Total packaging cost should include:
- Unit cost
- Assembly time
- Damage and return rates
- Warehouse space used before dispatch
- Shipping efficiency
- Missed pick, pack, or loading deadlines
- Customer service time after failed deliveries
This is where packaging behaves like production equipment. If it slows the line, the cost does not stay on the invoice. It spreads through the operation.
Fulfilment and 3PL centres depend on repeatability. A pack that varies from batch to batch creates friction at packing benches, case erectors, conveyors, racking, and dispatch lanes.
For a 3PL, one awkward pack does not affect one brand. It can interrupt a mixed-client process where labour, storage locations, and dispatch windows have already been planned. The pack has to be boring in the best possible sense. It should behave the same way every time.
That is why Manor Packaging designs logistics and 3PL packaging around fit, repeatability, assembly speed, volume efficiency, and reliable supply. The specification has to work for the product, but it also has to work for the warehouse that handles the product every day.
The same principle applies to e-commerce, health and beauty, fashion, food and beverage, and industrial supply chains. If the pack fights the process, the process loses time.
Many businesses review packaging only when a supplier fails. A better approach is to treat supplier reliability as part of the risk register before the failure appears.
Lead time matters because packaging is usually needed at the point where the operation has least flexibility. Stock is ready, orders are booked, staff are scheduled, and the delivery slot has been agreed. When packaging slips, everything downstream has to wait.
A supplier review should ask:
- What is the normal manufacturing lead time?
- Can the supplier handle demand spikes without pushing regular work out?
- What OTIF history can they show?
- How do they manage raw material pressure?
- Who owns the problem when a specification or delivery issue appears?
Manor Packaging's history of 96-98.5% On-Time, In-Full (OTIF) delivery performance is useful because it speaks to the part of packaging that supply chain teams care about most. Can the supplier make the right thing and get it there when the operation needs it?
A useful review starts on the floor, not in a spreadsheet. Watch the current pack being erected, filled, sealed, stacked, moved, and opened. The weak points usually become obvious within minutes.
Look for the moments where people compensate for the packaging. They add extra tape. They slow down. They re-square a case. They check a corner twice. They leave more air than needed because the product does not fit the pack cleanly.
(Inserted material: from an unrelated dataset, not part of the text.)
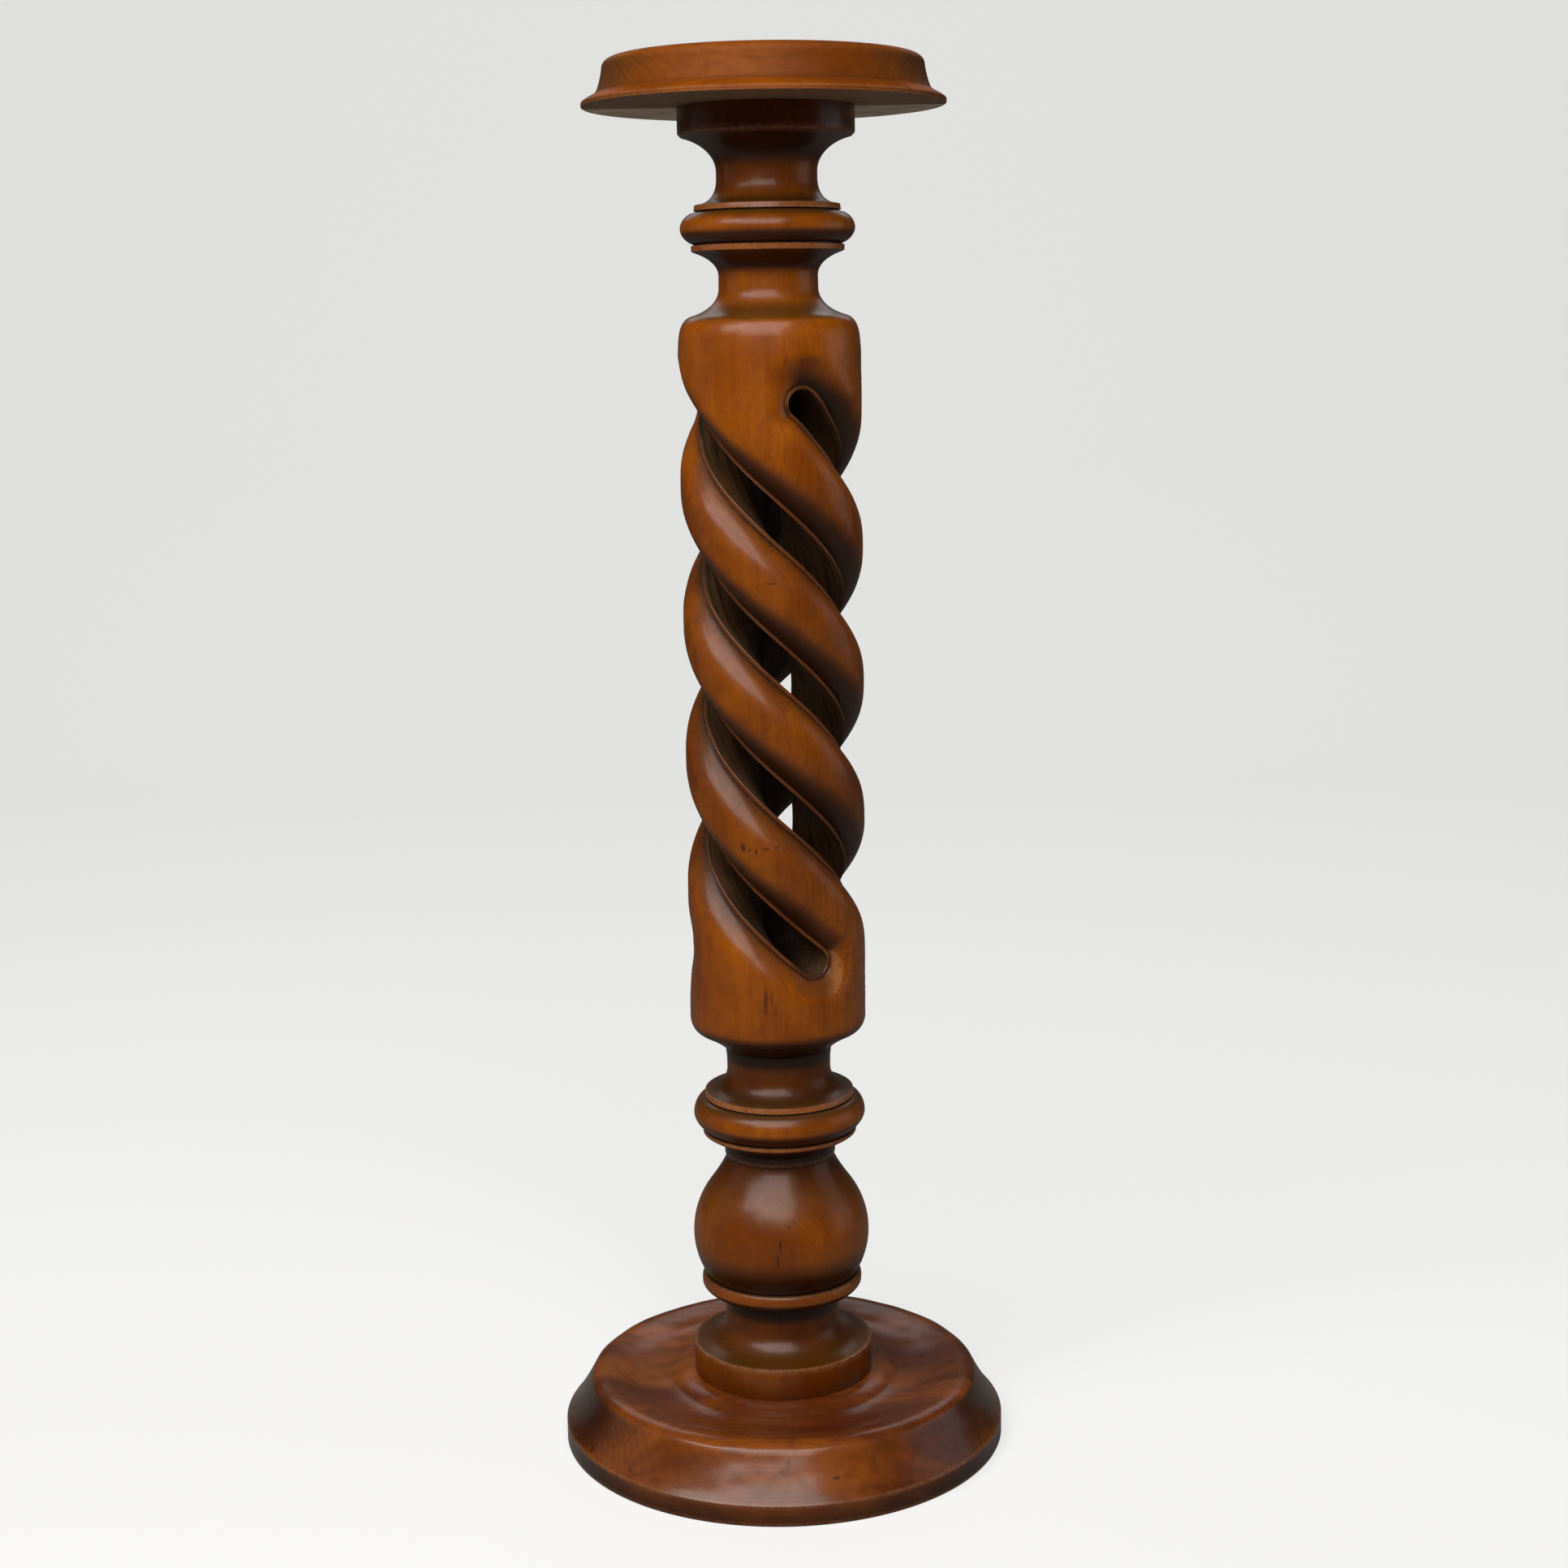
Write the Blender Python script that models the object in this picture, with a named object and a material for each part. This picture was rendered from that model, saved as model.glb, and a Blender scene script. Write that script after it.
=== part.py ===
"""Turned and carved pedestal with an open, three-strand, left-hand barley twist.

Three pieces of hardwood stand on one another on a common vertical axis:
  round_base    moulded, dished foot board
  twist_column  one turned post, its shaft carved into three open strands
  round_top     moulded top board
Metres, +Z up, origin at the centre of the underside.
"""
import math

import bmesh
import bpy

# ---------------------------------------------------------------- sizes (m)
HEIGHT = 1.0000            # datum to top surface
DATUM = 0.0017             # the sole lies this far below the height datum
GAP = 0.0003               # play between pieces that rest on each other

# foot board
BASE_RADIUS = 0.1638
BASE_BAND = 0.0136         # top of the upright band, above the datum
BASE_CREST_R = 0.1335      # ring crest of the dished top
BASE_CREST_Z = 0.0488
BASE_VALLEY_R = 0.0950
BASE_VALLEY_Z = 0.0413
BASE_SEAT_R = 0.0738       # raised seat that the column stands on
BASE_SEAT_Z = 0.0480

# top board
TOP_RADIUS = 0.1258
TOP_UNDER_Z = 0.9667
TOP_LIP = 0.0085           # height of the lip below the hollow side
TOP_FACE_R = 0.1005        # flat upper face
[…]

The review should measure:
- Seconds per pack at the bench or automated line
- Damage by product type and route
- Return reasons linked to transit or presentation
- Pallet stability and stack height
- Void fill used per order
- Specification drift between deliveries
- Warehouse space used by packed and unfilled packaging
A packaging consultation can then separate simple fixes from full redesign work. Sometimes the answer is a flute change. Sometimes it is a better FEFCO style. Sometimes it is a different print or closure method that saves seconds on every order.
Packaging decisions work best when they sit next to demand planning, warehouse layout, and supplier management. They should not be left until artwork is signed off or the launch date is already close.
The best time to question a specification is before it becomes normal. That is when the team can still change board grade, dimensions, packing method, print, and delivery pattern without disrupting live orders.
Established in 1987, Manor Packaging has over 35 years of trading experience in corrugated packaging for manufacturers, retailers, e-commerce businesses, and fulfilment operations. The strongest supply chains treat that packaging knowledge as part of planning, not as an afterthought at the end of procurement.
A reliable pack is a quiet thing. It moves through the operation without drama, protects the product, saves labour, and helps the customer receive what they ordered in the condition they expected.